Paraízo, Barbosa e Linhart não ignoram as transformações que a sociedade brasileira enfrentou nestas quase duas décadas. Observar como as coisas se davam há menos de vinte anos – já estávamos nos anos 2000, por favor – choca e incomoda os mais sensíveis e antenados, mas não deixa de ser também um alerta. Queremos que volte a ser como era? Ou precisamos estar ainda mais mobilizados para que tal cenário não se repita? Misoginia, homofobia, sexismo, servilismo: está tudo no cardápio. As drogas estão por todos os lados – basta procurá-las – e a opressão através do sexo é sempre a primeira a se manifestar. Infidelidade é tão frequente que nem mais é questionada, instabilidade emocional é tratada como chilique – ou ‘coisa de artista’ – e o que se aprende vem pelo sermão ou através do exemplo? Todos sabem como funciona.
Logo no começo de Domingo, uma personagem, ao telefone, chama o amante e lhe diz: “venha, sei que hoje é sábado, mas está com uma cara de domingo”. Diálogo similar é repetido mais à frente: “mas afinal, hoje é sábado ou domingo?”. Bom, nenhum nem outro. Primeiro de janeiro de 2003 foi uma quarta-feira. Não saber nem o dia em que se está é típico de uma classe prestes a ser extinta. Com esse filme, Barbosa se aproxima do seu trabalho mais celebrado – o citado Casa Grande – pela temática e olhar incisivo que exerce sobre esses personagens.
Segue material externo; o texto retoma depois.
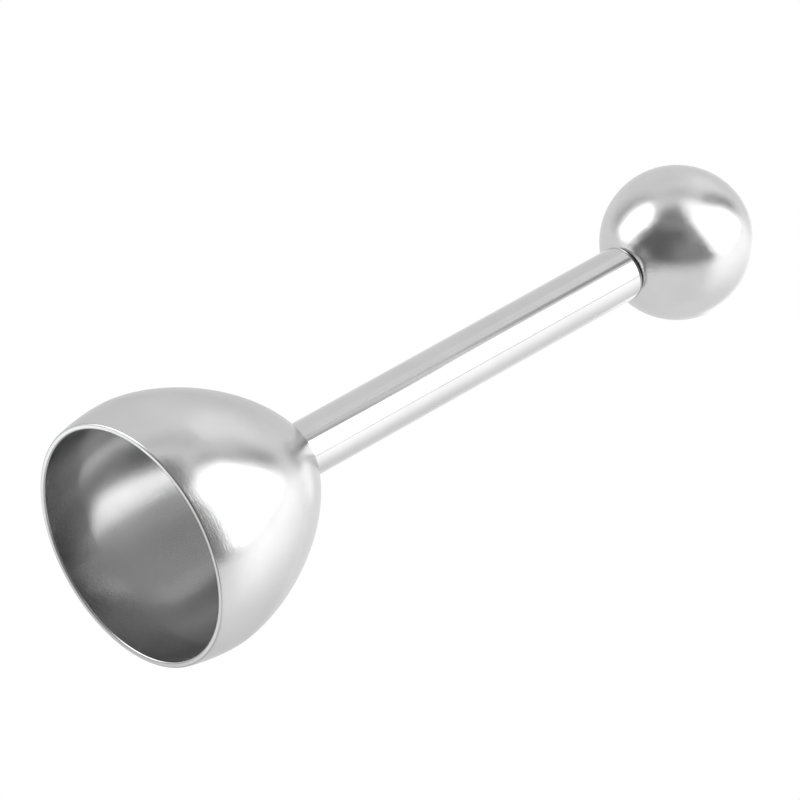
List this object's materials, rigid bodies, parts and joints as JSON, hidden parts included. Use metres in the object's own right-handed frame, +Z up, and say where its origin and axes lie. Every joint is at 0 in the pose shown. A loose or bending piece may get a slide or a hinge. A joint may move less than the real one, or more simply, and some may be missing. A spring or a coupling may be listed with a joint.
{
  "type": "egg topper",
  "caption": "Spring-loaded egg topper: a steel bell that sits on the egg, a tube handle with a sprung hammer inside, and a ball knob that draws the hammer back.",
  "frame": {"origin": "centre of the bell's rim, in the plane of the ground rim that the tool stands on", "axes": "+Z up the handle from the bell to the ball, +X along the pin that crosses the hammer, +Y to the other side"},
  "size_m": [0.0422, 0.0422, 0.1323],
  "materials": {
    "satin_steel": "satin pressed stainless steel with a bright ground rim",
    "polished_steel": "polished stainless steel with faint lengthwise lines",
    "ball_steel": "polished stainless steel, slightly soft reflections",
    "hard_steel": "turned and hardened steel",
    "spring_steel": "drawn spring wire and strip",
    "zinc_plate": "bright zinc plate on steel",
    "bush_brass": "turned brass"
  },
  "bodies": {
    "handle": {"bell": "satin_steel", "bell_screw": "zinc_plate", "bell_lock_washer": "spring_steel", "bell_washer": "zinc_plate", "handle_tube": "polished_steel", "anvil_plug": "hard_steel", "guide_bush": "bush_brass", "upper_spring_washer": "zinc_plate", "drive_spring": "spring_steel"},
    "spring_follower": {"lower_spring_washer": "zinc_plate"},
    "striker": {"ball_knob": "ball_steel", "pull_rod": "polished_steel", "hammer": "hard_steel", "hammer_pin": "spring_steel"}
  },
  "joints": [
    {"name": "knob_pull", "type": "slide", "parent": "handle", "child": "spring_follower", "axis": [0, 0, 1], "range_m": [0, 0.018], "stiffness_N_per_m": 945, "springref_m": -0.0078, "deforming": ["drive_spring"]},
    {"name": "knob_spin", "type": "hinge", "parent": "spring_follower", "child": "striker", "pos_m": [0, 0, 0.0583], "axis": [0, 0, 1], "continuous": true}
  ]
}
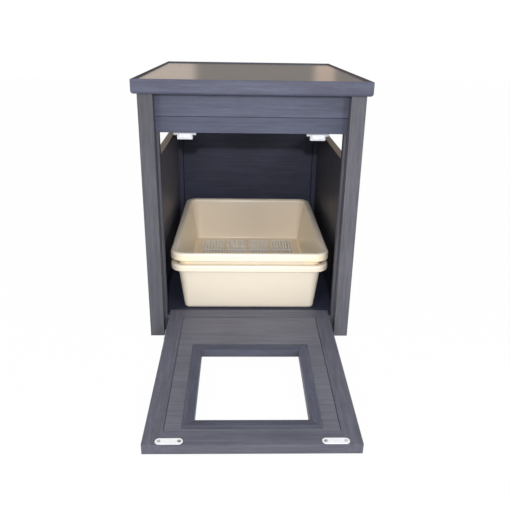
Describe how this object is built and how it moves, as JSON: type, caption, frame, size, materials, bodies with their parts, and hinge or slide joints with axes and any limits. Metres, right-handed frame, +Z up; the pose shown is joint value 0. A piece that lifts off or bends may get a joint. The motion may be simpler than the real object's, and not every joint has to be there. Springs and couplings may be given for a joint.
{
  "type": "litter box cabinet",
  "caption": "End-table cabinet that hides a litter box: fold-down front door with a window, side vents, litter pan and nested sifting tray.",
  "frame": {"origin": "on the floor, in the middle of the whole part as it stands with its door open", "axes": "+Z up; -Y is the front, where the door folds down; +X is the right-hand side seen from the front"},
  "size_m": [0.468, 0.989, 0.561],
  "materials": {
    "board": "satin grey-blue wood-grain composite board",
    "inset_gloss": "smooth glossy grey laminate",
    "tray_plastic": "semi-gloss beige moulded plastic",
    "catch_plastic": "white moulded plastic",
    "bush_plastic": "natural nylon",
    "steel": "bright zinc-plated steel",
    "magnet": "dark ferrite",
    "dowel_wood": "plain beech"
  },
  "bodies": {
    "cabinet": {"post_front_left": "board", "post_front_right": "board", "post_rear_left": "board", "post_rear_right": "board", "front_rail_upper": "board", "front_rail_lower": "board", "jamb_left": "board", "jamb_right": "board", "side_rail_top_left": "board", "side_rail_top_right": "board", "side_rail_base_left": "board", "side_rail_base_right": "board", "side_panel_left": "board", "side_panel_right": "board", "back_rail_top": "board", "back_rail_base": "board", "back_panel": "board", "floor_panel": "board", "floor_batten_left": "board", "floor_batten_right": "board", "floor_batten_front": "board", "top_core": "board", "top_inset": "inset_gloss", "top_edge_front": "board", "top_edge_rear": "board", "top_edge_left": "board", "top_edge_right": "board", "frame_dowels": "dowel_wood", "hinge_bush_left": "bush_plastic", "hinge_bush_right": "bush_plastic", "catch_body_left": "catch_plastic", "catch_body_right": "catch_plastic", "catch_magnets": "magnet", "catch_poles": "steel", "catch_screws": "steel"},
    "door": {"door_stile_left": "board", "door_stile_right": "board", "door_rail_free": "board", "door_rail_hinge": "board", "door_panel": "board", "door_dowels": "dowel_wood", "window_trim_free": "board", "window_trim_hinge": "board", "window_trim_left": "board", "window_trim_right": "board", "strike_plate_left": "steel", "strike_plate_right": "steel", "strike_screws": "steel", "hinge_pin_left": "steel", "hinge_pin_right": "steel"},
    "pan": {"litter_pan": "tray_plastic"},
    "sifter": {"sifting_tray": "tray_plastic"}
  },
  "joints": [
    {"name": "door_fold", "type": "hinge", "parent": "cabinet", "child": "door", "pos_m": [0, -0.07251, 0.031], "axis": [-1, 0, 0], "range_deg": [0, 92.85]},
    {"name": "pan_slide", "type": "slide", "parent": "cabinet", "child": "pan", "axis": [0, 1, 0], "range_m": [-0.002, 0.055]},
    {"name": "sifter_lift", "type": "slide", "parent": "pan", "child": "sifter", "axis": [0, 0, 1], "range_m": [0, 0.2]}
  ]
}
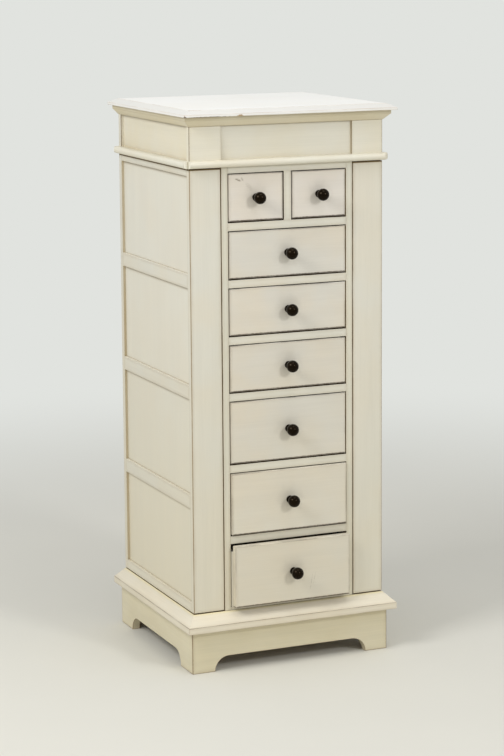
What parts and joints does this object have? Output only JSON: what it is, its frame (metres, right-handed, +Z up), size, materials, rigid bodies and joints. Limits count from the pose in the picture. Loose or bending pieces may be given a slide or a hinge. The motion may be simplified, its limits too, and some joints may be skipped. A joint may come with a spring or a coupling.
{
  "type": "jewelry chest",
  "caption": "Tall painted jewelry chest with a lift-up lid over a divided tray, drawers with round knobs, and side doors that swing out with necklace hooks.",
  "frame": {"origin": "on the floor, at the centre of the box that the resting chest fills", "axes": "+X to the right as seen from the front, +Y to the back, +Z up"},
  "size_m": [0.414, 0.416, 1.016],
  "materials": {
    "painted_wood": "cream paint on hardwood and board, brushed with a thin brown glaze that stays in the edges and corners, satin",
    "bare_wood": "bare, sanded",
    "knob_lacquer": "near-black bronze lacquer, glossy",
    "brass": "satin",
    "lining": "short-piled lining felt on board",
    "mirror": "silvered",
    "catch_plastic": "moulded, matte"
  },
  "bodies": {
    "carcass": {"plinth_front": "painted_wood", "plinth_left": "painted_wood", "plinth_right": "painted_wood", "plinth_back": "painted_wood", "plinth_blocks": "bare_wood", "base_cap": "painted_wood", "base_board": "bare_wood", "partition_left": "painted_wood", "partition_right": "painted_wood", "back_panel": "painted_wood", "face_frame": "painted_wood", "drawer_runners": "bare_wood", "tray_floor": "lining", "frieze_front": "painted_wood", "frieze_left": "painted_wood", "frieze_right": "painted_wood", "frieze_back": "painted_wood", "bead_moulding": "painted_wood", "bed_moulding": "painted_wood", "tray_dividers": "lining", "ring_rolls": "lining", "hinge_fixed_leaves": "brass", "door_catches": "catch_plastic"},
    "lid": {"lid_slab": "painted_wood", "lid_mirror": "mirror", "lid_hinge_leaves": "brass"},
    "door_left": {"door_left_pilaster": "painted_wood", "door_left_frame": "painted_wood", "door_left_panels": "painted_wood", "door_left_hooks": "brass", "door_left_hinge_leaves": "brass"},
    "door_right": {"door_right_pilaster": "painted_wood", "door_right_frame": "painted_wood", "door_right_panels": "painted_wood", "door_right_hooks": "brass", "door_right_hinge_leaves": "brass"},
    "drawer_7": {"drawer_7_front": "painted_wood", "drawer_7_box": "bare_wood", "drawer_7_knob": "knob_lacquer"},
    "drawer_6": {"drawer_6_front": "painted_wood", "drawer_6_box": "bare_wood", "drawer_6_knob": "knob_lacquer"},
    "drawer_5": {"drawer_5_front": "painted_wood", "drawer_5_box": "bare_wood", "drawer_5_knob": "knob_lacquer"},
    "drawer_4": {"drawer_4_front": "painted_wood", "drawer_4_box": "bare_wood", "drawer_4_knob": "knob_lacquer"},
    "drawer_3": {"drawer_3_front": "painted_wood", "drawer_3_box": "bare_wood", "drawer_3_knob": "knob_lacquer"},
    "drawer_2": {"drawer_2_front": "painted_wood", "drawer_2_box": "bare_wood", "drawer_2_knob": "knob_lacquer"},
    "drawer_1_left": {"drawer_1_left_front": "painted_wood", "drawer_1_left_box": "bare_wood", "drawer_1_left_knob": "knob_lacquer"},
    "drawer_1_right": {"drawer_1_right_front": "painted_wood", "drawer_1_right_box": "bare_wood", "drawer_1_right_knob": "knob_lacquer"}
  },
  "joints": [
    {"name": "lid_hinge", "type": "hinge", "parent": "carcass", "child": "lid", "pos_m": [0, 0.1977, 1.0016], "axis": [-1, 0, 0], "range_deg": [0, 100]},
    {"name": "door_left_hinge", "type": "hinge", "parent": "carcass", "child": "door_left", "pos_m": [-0.17575, 0.1977, 0.5], "axis": [0, 0, -1], "range_deg": [0, 100]},
    {"name": "door_right_hinge", "type": "hinge", "parent": "carcass", "child": "door_right", "pos_m": [0.17575, 0.1977, 0.5], "axis": [0, 0, 1], "range_deg": [0, 100]},
    {"name": "drawer_7_slide", "type": "slide", "parent": "carcass", "child": "drawer_7", "axis": [0, -1, 0], "range_m": [-0.018, 0.212]},
    {"name": "drawer_6_slide", "type": "slide", "parent": "carcass", "child": "drawer_6", "axis": [0, -1, 0], "range_m": [-0.004, 0.226]},
    {"name": "drawer_5_slide", "type": "slide", "parent": "carcass", "child": "drawer_5", "axis": [0, -1, 0], "range_m": [0, 0.23]},
    {"name": "drawer_4_slide", "type": "slide", "parent": "carcass", "child": "drawer_4", "axis": [0, -1, 0], "range_m": [0, 0.23]},
    {"name": "drawer_3_slide", "type": "slide", "parent": "carcass", "child": "drawer_3", "axis": [0, -1, 0], "range_m": [0, 0.23]},
    {"name": "drawer_2_slide", "type": "slide", "parent": "carcass", "child": "drawer_2", "axis": [0, -1, 0], "range_m": [0, 0.23]},
    {"name": "drawer_1_left_slide", "type": "slide", "parent": "carcass", "child": "drawer_1_left", "axis": [0, -1, 0], "range_m": [0, 0.23]},
    {"name": "drawer_1_right_slide", "type": "slide", "parent": "carcass", "child": "drawer_1_right", "axis": [0, -1, 0], "range_m": [0, 0.23]}
  ]
}
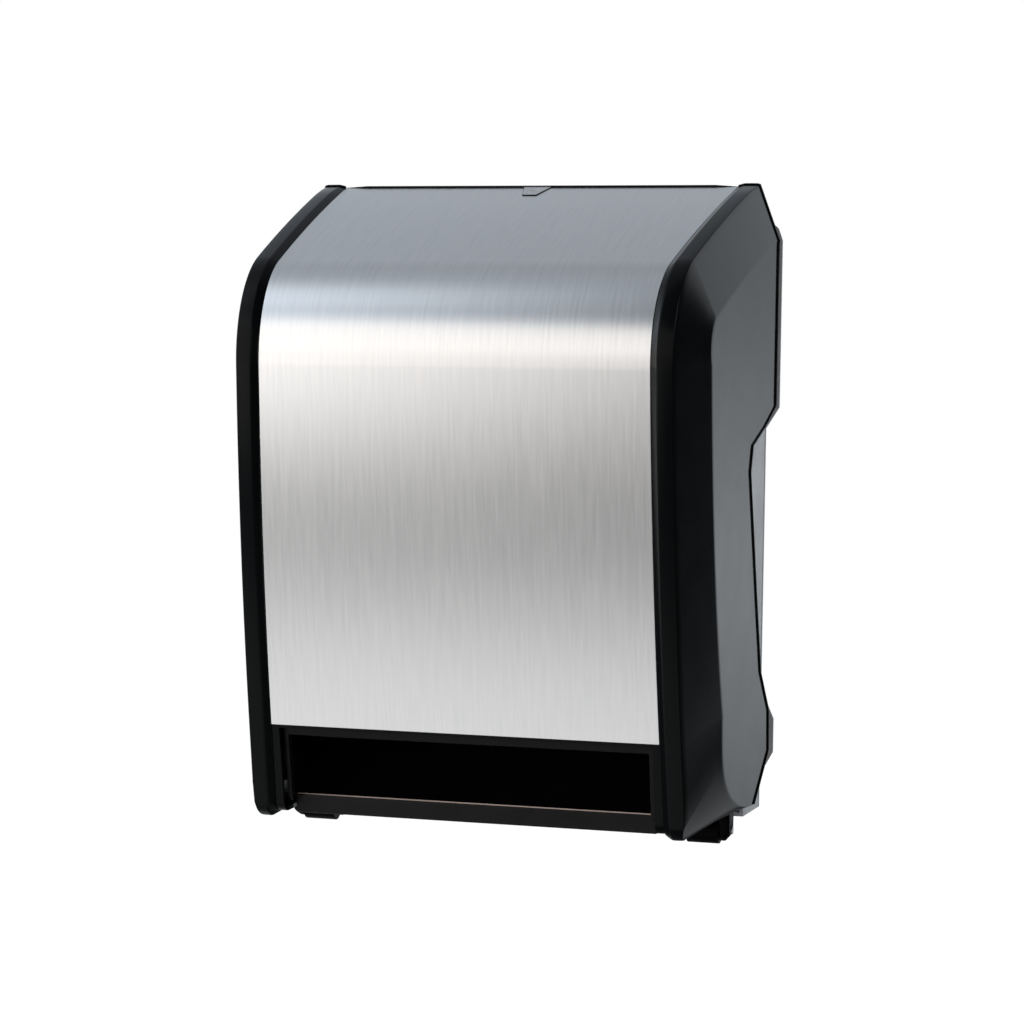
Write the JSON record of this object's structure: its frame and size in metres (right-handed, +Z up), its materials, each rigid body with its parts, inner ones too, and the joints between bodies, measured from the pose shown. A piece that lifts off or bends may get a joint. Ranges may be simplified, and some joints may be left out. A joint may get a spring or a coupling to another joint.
{
  "type": "touchless roll towel dispenser",
  "caption": "Wall-mounted touchless roll towel dispenser: black moulded cover with a brushed steel front, tip-down cover, motor-driven feed and roll arms.",
  "frame": {"origin": "centre of the four wall-screw holes, on the wall plane at the back of the housing", "axes": "+Y into the wall, so the front faces -Y; +Z up; +X to the right of someone facing the dispenser"},
  "size_m": [0.3306, 0.218, 0.4328],
  "materials": {
    "brushed_steel": "vertical brushed grain",
    "cover_black": "satin gloss black ABS",
    "trim_black": "fine matte black",
    "housing_grey": "lightly textured dark grey",
    "inner_black": "moulded matte black",
    "inner_grey": "moulded dark grey",
    "bare_steel": "plain zinc-bright steel",
    "circuit_green": "solder mask",
    "window_dark": "infrared-clear dark plastic",
    "cell_jacket": "plain jacket",
    "gear_nylon": "natural nylon",
    "pinion_brass": "cut brass",
    "roller_rubber": "ground rubber",
    "button_green": "gloss",
    "switch_white": "gloss",
    "button_red": "gloss"
  },
  "bodies": {
    "base": {"rear_housing": "housing_grey", "module_chassis": "inner_black", "module_cover": "inner_black", "control_panel": "inner_grey", "gear_cover": "inner_black", "recess_liner": "inner_black", "chute_bezel": "trim_black", "lower_lip": "trim_black", "tear_bar": "bare_steel", "paper_guide": "inner_grey", "sensor_board": "circuit_green", "sensor_window": "window_dark", "control_board": "circuit_green", "battery_case": "inner_grey", "batteries": "cell_jacket", "battery_contacts": "bare_steel", "motor": "bare_steel", "shaft_bushes": "gear_nylon", "idler_pin": "bare_steel", "hinge_knuckle_left": "trim_black", "hinge_knuckle_right": "trim_black", "hinge_pins": "bare_steel", "strike_plate": "bare_steel", "arm_pins": "bare_steel", "arm_springs": "bare_steel", "module_screws": "bare_steel", "pinch_pivots": "bare_steel"},
    "cover": {"cover_shell": "cover_black", "steel_panel": "brushed_steel", "lock_housing": "bare_steel"},
    "lock": {"lock_plug": "bare_steel", "lock_cam": "bare_steel"},
    "arm_left": {"roll_arm_left": "inner_black"},
    "arm_right": {"roll_arm_right": "inner_black"},
    "hub_left": {"roll_hub_left": "inner_grey"},
    "hub_right": {"roll_hub_right": "inner_grey"},
    "drive": {"drive_shaft": "bare_steel", "drive_roller": "roller_rubber", "drive_gear": "gear_nylon"},
    "idler": {"idler_gear": "gear_nylon"},
    "motor_rotor": {"motor_pinion": "pinion_brass"},
    "pinch_carrier": {"pinch_frame": "inner_grey"},
    "pinch": {"pinch_roller": "roller_rubber"},
    "door": {"battery_door": "inner_grey"},
    "button": {"feed_button": "button_green"},
    "length_slider": {"length_switch": "switch_white"},
    "delay_slider": {"delay_switch": "switch_white"},
    "power_rocker": {"power_switch": "button_red"}
  },
  "joints": [
    {"name": "cover_tip", "type": "hinge", "parent": "base", "child": "cover", "pos_m": [0, -0.066, -0.216], "axis": [1, 0, 0], "range_deg": [0, 95]},
    {"name": "lock_turn", "type": "hinge", "parent": "cover", "child": "lock", "pos_m": [0, -0.027, 0.2016], "axis": [0, 0.2857, -0.9583], "range_deg": [0, 90]},
    {"name": "arm_left_swing", "type": "hinge", "parent": "base", "child": "arm_left", "pos_m": [-0.118, -0.011, 0.062], "axis": [0, 0, -1], "range_deg": [0, 12], "stiffness_Nm_per_rad": 1.2, "springref_deg": -5.73},
    {"name": "arm_right_swing", "type": "hinge", "parent": "base", "child": "arm_right", "pos_m": [0.118, -0.011, 0.062], "axis": [0, 0, 1], "range_deg": [0, 12], "stiffness_Nm_per_rad": 1.2, "springref_deg": -5.73},
    {"name": "hub_left_spin", "type": "hinge", "parent": "arm_left", "child": "hub_left", "pos_m": [-0.105, -0.107, 0.062], "axis": [1, 0, 0], "continuous": true},
    {"name": "hub_right_spin", "type": "hinge", "parent": "arm_right", "child": "hub_right", "pos_m": [0.105, -0.107, 0.062], "axis": [1, 0, 0], "continuous": true},
    {"name": "drive_spin", "type": "hinge", "parent": "base", "child": "drive", "pos_m": [0, -0.112, -0.128], "axis": [1, 0, 0], "continuous": true},
    {"name": "idler_spin", "type": "hinge", "parent": "base", "child": "idler", "pos_m": [0.125, -0.08028, -0.11321], "axis": [1, 0, 0], "continuous": true},
    {"name": "rotor_spin", "type": "hinge", "parent": "base", "child": "motor_rotor", "pos_m": [0.125, -0.06055, -0.10603], "axis": [1, 0, 0], "continuous": true},
    {"name": "pinch_lift", "type": "hinge", "parent": "base", "child": "pinch_carrier", "pos_m": [0, -0.12557, -0.09454], "axis": [-1, 0, 0], "range_deg": [0, 8], "stiffness_Nm_per_rad": 0.4, "springref_deg": -17.19},
    {"name": "pinch_spin", "type": "hinge", "parent": "pinch_carrier", "child": "pinch", "pos_m": [0, -0.1336, -0.11927], "axis": [1, 0, 0], "continuous": true},
    {"name": "door_lift", "type": "hinge", "parent": "base", "child": "door", "pos_m": [0, -0.0134, -0.13155], "axis": [-1, 0, 0], "range_deg": [0, 88]},
    {"name": "feed_press", "type": "slide", "parent": "base", "child": "button", "axis": [0, 1, 0], "range_m": [0, 0.0012], "stiffness_N_per_m": 300, "springref_m": -0.001},
    {"name": "length_slide", "type": "slide", "parent": "base", "child": "length_slider", "axis": [1, 0, 0], "range_m": [-0.004, 0.004]},
    {"name": "delay_slide", "type": "slide", "parent": "base", "child": "delay_slider", "axis": [1, 0, 0], "range_m": [-0.004, 0.004]},
    {"name": "power_rock", "type": "hinge", "parent": "base", "child": "power_rocker", "pos_m": [-0.068, -0.153, -0.064], "axis": [0, 0, 1], "range_deg": [-8, 8]}
  ],
  "couplings": [
    {"joint": "idler_spin", "follows": "drive_spin", "ratio": -1.3333},
    {"joint": "rotor_spin", "follows": "drive_spin", "ratio": 3.3333},
    {"joint": "pinch_spin", "follows": "drive_spin", "ratio": -1.5556}
  ]
}
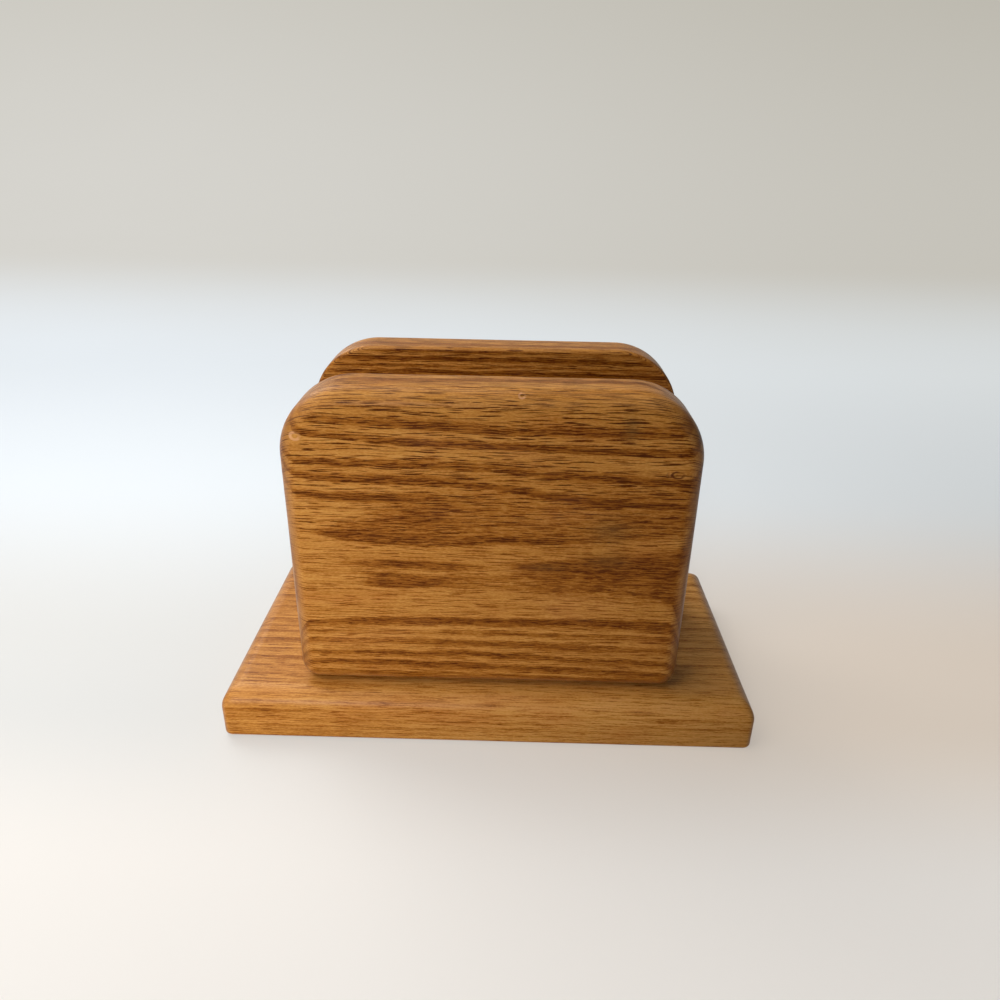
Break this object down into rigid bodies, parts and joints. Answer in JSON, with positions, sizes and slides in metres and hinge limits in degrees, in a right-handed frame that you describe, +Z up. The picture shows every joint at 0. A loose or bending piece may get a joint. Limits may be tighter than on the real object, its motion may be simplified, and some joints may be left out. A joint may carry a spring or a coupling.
{
  "type": "upright napkin holder",
  "caption": "Upright wooden napkin holder: rounded panels stand face to face on a base board and hold folded napkins on edge between them.",
  "frame": {"origin": "centre of the base board's underside, on the table", "axes": "+Z up; +X to the right along the panels, seen from the front; -Y towards the viewer, so the front panel stands on the -Y side"},
  "size_m": [0.1906, 0.098, 0.129],
  "materials": {
    "oak": "satin varnish over a honey-brown stain",
    "zinc_plate": "dull zinc plating"
  },
  "bodies": {
    "root": {"base_board": "oak", "front_panel": "oak", "rear_panel": "oak", "front_left_screw": "zinc_plate", "front_right_screw": "zinc_plate", "rear_left_screw": "zinc_plate", "rear_right_screw": "zinc_plate"}
  },
  "joints": []
}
Mas este é também um trabalho de elenco – semelhante ao recente O Banquete (2018) – no qual nomes como Camila Morgado (talvez no melhor momento de sua carreira cinematográfica) e Ítala Nandi (lembrando a composição de Nathalie Baye em É Apenas o Fim do Mundo, 2016) se destacam. Está no peso deste conjunto, e na visão afiada dos seus realizadores, a força de uma obra que não deixa de ter excessos – a obsessão por sexo, em algumas passagens, chega a lembrar as pornochanchadas dos anos 1970 – e que, mesmo ciente destes, termina por empregá-los a seu favor. Há coragem em assumir-se como tal, e mais ainda em apontar para qual caminho seguir a partir daqui.